The late 1980s and early 1990s brought renewed debate as glasnost and perestroika loosened the political grip on culture. The union found itself reconstituted in some places or dissolved in others as the Soviet system dissolved. Critics charged that the loosening of censorship reduced the union’s ability to guide cultural production, while supporters argued that greater openness finally allowed literature to reflect a wider spectrum of human experience. In the aftermath, successor organizations in the post-Soviet space inherited the organizational skeleton of the writers’ unions but faced fresh pressures of market incentives, pluralistic media, and new national identities. The legacy remains a focal point for discussions about how cultural policy, state power, and artistic life interact in large, modern states.
The legacy and the modern reflection
Historians and literary commentators continue to assess the Union of Soviet Writers as a historically specific institution—one that served as both a stabilizing backbone for a vast cultural system and a mechanism for enforcing a particular ideological discipline. Its existence illustrates the enduring question of how a society balances the needs for broad cultural participation with the demands of political unity. The archive of the union—its meetings, decrees, and published works—offers a window into how the state shaped everyday literary life, from the classroom to the publishing office, and from the newsroom to the theater.

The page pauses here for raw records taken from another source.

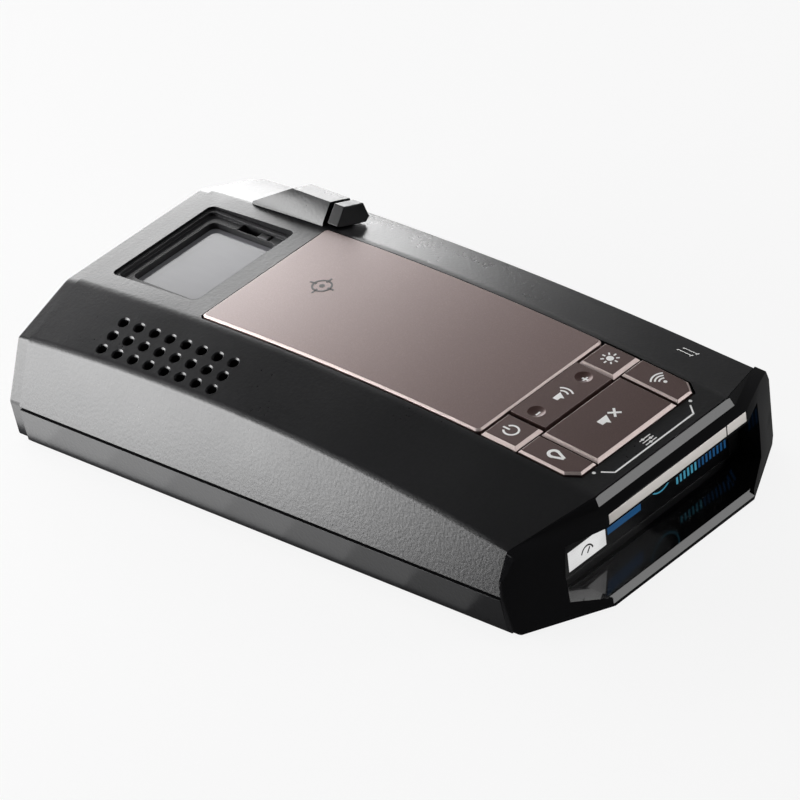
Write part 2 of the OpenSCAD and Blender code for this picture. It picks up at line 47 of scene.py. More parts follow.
# ---------------------------------------------------------------- sizes shared with the CAD
DECK_RADIUS = 630 * MM
DECK_PEAK = (22.5 * MM, 28.5 * MM)
DECK_HALF_WIDTH = 19.5 * MM
SHOULDER_TILT = math.radians(19.2)
PLATE_PROUD = 0.5 * MM
PRINT_THICKNESS = 0.03 * MM
ROCKER_Y = -40.05 * MM
PANEL_Y = -57.15 * MM
PORT_Z = 12.9 * MM
SEAM_TOP = 9.0 * MM
PORT_Y = {"earphone": -47.5 * MM, "data": -39.5 * MM, "power": -29.5 * MM}


def deck_height(y):
    """Height of the deck's long arc at a place along the case."""
    reach = y - DECK_PEAK[0]
    return DECK_PEAK[1] - DECK_RADIUS + math.sqrt(DECK_RADIUS**2 - reach**2)


# ---------------------------------------------------------------- camera
CAMERA_TARGET = Vector((2.0, 3.0, 8.8)) * MM
CAMERA_BACK = Vector((-0.6093, -0.5835, 0.5369)).normalized()
CAMERA_DISTANCE = 1.35
CAMERA_ROLL = math.radians(-6.389)


def place_camera():
    data = bpy.data.cameras.new("camera")
    data.lens = 320.7
    data.sensor_width = 36
    data.clip_start = 0.05
    data.clip_end = 20
    camera = bpy.data.objects.new("camera", data)
    bpy.context.scene.collection.objects.link(camera)
    camera.location = CAMERA_TARGET + CAMERA_DISTANCE * CAMERA_BACK
    camera.rotation_mode = "QUATERNION"
    turn = (-CAMERA_BACK).to_track_quat("-Z", "Y")
    camera.rotation_quaternion = turn @ Quaternion((0, 0, 1), CAMERA_ROLL)
    bpy.context.scene.camera = camera


place_camera()


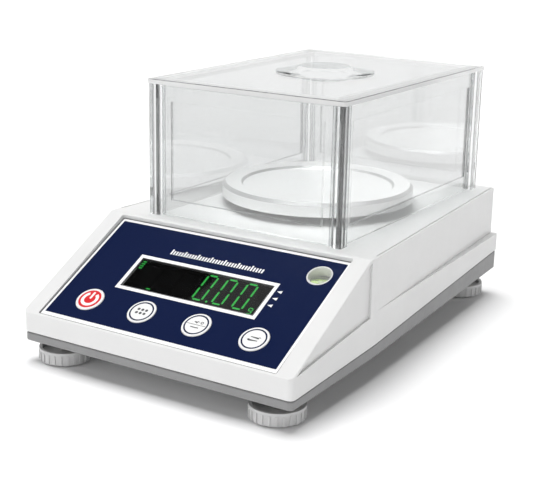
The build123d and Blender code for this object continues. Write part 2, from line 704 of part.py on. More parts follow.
# ---------------------------------------------------------------- levelling feet
# Rubber pad that stays still on the bench, with a pin up into the wheel.
PAD_TOP = 1.6
PAD_R = 13.5
PIN_TOP = 4.5
WHEEL_Z = 0.8
for place, (x, y) in FEET.items():
    with BuildPart() as foot_pad:
        with BuildSketch(Plane.XY):
            with Locations((x, y)):
                Circle(PAD_R)
        extrude(amount=PAD_TOP)
        with BuildSketch(Plane.XY.offset(PAD_TOP)):
            with Locations((x, y)):
                Circle(1.5)
        extrude(amount=PIN_TOP - PAD_TOP)
    save(foot_pad, f"foot_pad_{place}")

    with BuildPart() as foot_wheel:
        with BuildSketch(Plane.XY.offset(WHEEL_Z)):
            with Locations((x, y)):
                Circle(FOOT_R - 0.7)
        extrude(amount=FOOT_TOP - WHEEL_Z)
        chamfer(foot_wheel.faces().sort_by(Axis.Z)[0].edges(), 0.9)
        # Finger ribs below a plain rim.
        with BuildSketch(Plane.XY.offset(WHEEL_Z + 0.9)):
            with Locations((x, y)):
                with PolarLocations(FOOT_R - 1.0, RIBS):
                    Rectangle(2.0, 1.5)
        extrude(amount=FOOT_TOP - WHEEL_Z - 2.7)
        with BuildSketch(Plane.XY.offset(FOOT_TOP - 1.8)):
            with Locations((x, y)):
                Circle(FOOT_R - 0.2)
        extrude(amount=1.8)
        # Dished top and the seat for the pad.
        with BuildSketch(Plane.XY.offset(FOOT_TOP)):
            with Locations((x, y)):
                Circle(FOOT_R - 2.2)
        extrude(amount=-3.0, mode=Mode.SUBTRACT)
        with BuildSketch(Plane.XY.offset(WHEEL_Z)):
            with Locations((x, y)):
                Circle(PAD_R + 0.3)
        extrude(amount=PAD_TOP - WHEEL_Z + 0.1, mode=Mode.SUBTRACT)
        with BuildSketch(Plane.XY.offset(PAD_TOP)):
            with Locations((x, y)):
                Circle(1.5 + THREAD_GAP)
        extrude(amount=PIN_TOP - PAD_TOP + 0.1, mode=Mode.SUBTRACT)
    save(foot_wheel, f"foot_wheel_{place}")

    with BuildPart() as foot_stud:
        with BuildSketch(Plane.XY.offset(FOOT_TOP - 3.0)):
            with Locations((x, y)):
                Circle(STUD_R)
        extrude(amount=tray_z(y) + INSERT + 5.5 - FOOT_TOP)
        chamfer(foot_stud.faces().sort_by(Axis.Z)[-1].edges(), 0.6)
    save(foot_stud, f"foot_stud_{place}")

# Threaded brass inserts in the tray.
with BuildPart() as foot_inserts:
    for x, y in FEET.values():
        with BuildSketch(Plane.XY.offset(tray_z(y))):
            with Locations((x, y)):
                Circle(INSERT_R)
                Circle(STUD_R + THREAD_GAP, mode=Mode.SUBTRACT)
        extrude(amount=INSERT)
save(foot_inserts, "foot_inserts")

# ---------------------------------------------------------------- draught shield
POST_FOOT = DECK_Z + SHIELD_SEAT
POST_TOP = LID_TOP - LID_THICK - LID_SEAT
PANE_IN = 3.0  # how far a pane's outer face stands back from the face of the posts
SLOT_DEPTH = 2.0
shield_mid_y = (SHIELD_FRONT + SHIELD_REAR) / 2
post_x = SHIELD_HALF_W - POST / 2
pane_x = SHIELD_HALF_W - PANE_IN - PANE / 2
pane_front = SHIELD_FRONT + PANE_IN + PANE / 2
pane_rear = SHIELD_REAR - PANE_IN - PANE / 2
POSTS = {
    "front_left": (-post_x, SHIELD_FRONT + POST / 2, 1, 1),
    "front_right": (post_x, SHIELD_FRONT + POST / 2, -1, 1),
    "rear_left": (-post_x, SHIELD_REAR - POST / 2, 1, -1),
    "rear_right": (post_x, SHIELD_REAR - POST / 2, -1, -1),
}
for place, (x, y, inward_x, inward_y) in POSTS.items():
    with BuildPart() as shield_post:
        with BuildSketch(Plane.XY.offset(POST_FOOT)):
            with Locations((x, y)):
                RectangleRounded(POST, POST, 1.4)
            # Slots for the two panes that meet at this corner.
            with Locations((x + inward_x * (POST - SLOT_DEPTH) / 2, y)):
                Rectangle(SLOT_DEPTH, PANE + 2 * PANE_GAP, mode=Mode.SUBTRACT)
            with Locations((x, y + inward_y * (POST - SLOT_DEPTH) / 2)):
                Rectangle(PANE + 2 * PANE_GAP, SLOT_DEPTH, mode=Mode.SUBTRACT)
        extrude(amount=POST_TOP - POST_FOOT)
    save(shield_post, f"shield_post_{place}")

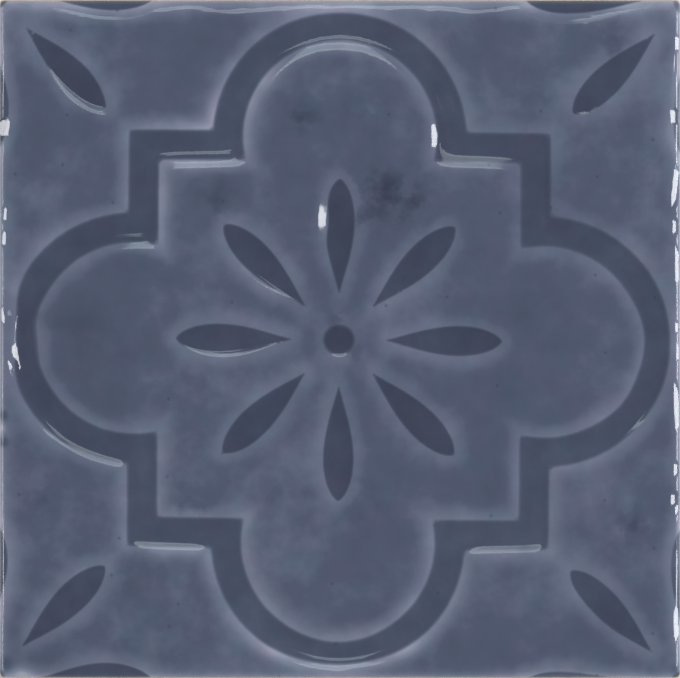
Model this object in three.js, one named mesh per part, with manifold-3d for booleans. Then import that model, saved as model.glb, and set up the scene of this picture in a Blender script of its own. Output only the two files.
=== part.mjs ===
// A square relief wall tile of glazed earthenware, modelled as it is made: a pressed clay body, a white slip
// coat over its face, and a thick glaze that levels over the relief, thin on every arris and deep in every
// recess. The tile lies on its back: +Z is the face's normal, +Y the pattern's top, origin under its centre.
// All three layers are one offset family of the same relief, so each seats on the one below.
import * as THREE from "three";
import { mergeVertices } from "three/addons/utils/BufferGeometryUtils.js";
import Module from "manifold-3d";

// Driving dimensions, in millimetres.
const TILE_SIDE = 150;
const CLAY_HEIGHT = 8.1; // back to the flat of the clay face
const SLIP = 0.2; // thickness of the white slip coat
const SEAM = 0.02; // hairline left between two bonded layers, so that their solids don't overlap
const GLAZE_HEIGHT = 9; // back to the flat of the glazed face

// The cushion rim, seen in section: a ledge left by the press, then a quarter round up to the face.
const LEDGE_Z = 5.4;
const LEDGE_FALL = 0.2; // the ledge slopes outward, so that glaze sheds
const CLAY_RIM_SET_IN = 0.8; // how far the rounded clay rim stands inside the side
const CLAY_ROLL = 1.2;
const GLAZE_RIM_SET_IN = 0.1;
const GLAZE_ROLL_WIDTH = 2.2;
const GLAZE_ROLL_HEIGHT = 2.3;
const GLAZE_ROLL_EXPONENT = 1.9; // under 2 flattens the round, where the glaze runs thin over the arris
const COAT_EDGE_Z = 5.6; // lower edge of both coats, just above the ledge
const CORNER_RADIUS = 1.2;
const FOOT_CHAMFER = 0.6;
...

The dissolution of the USSR and the transformation of cultural institutions in its wake led to new forms of association for writers. Some of these successors retained the name and structure of a union, while others evolved into more independent associations that sought to preserve professional standards, peer review, and public dissemination without the same degree of state direction. The ongoing scholarly conversation about the union’s impact centers on questions of cultural integrity, the role of writers in society, and how a nation’s literature can reflect both its aspirations and its limits.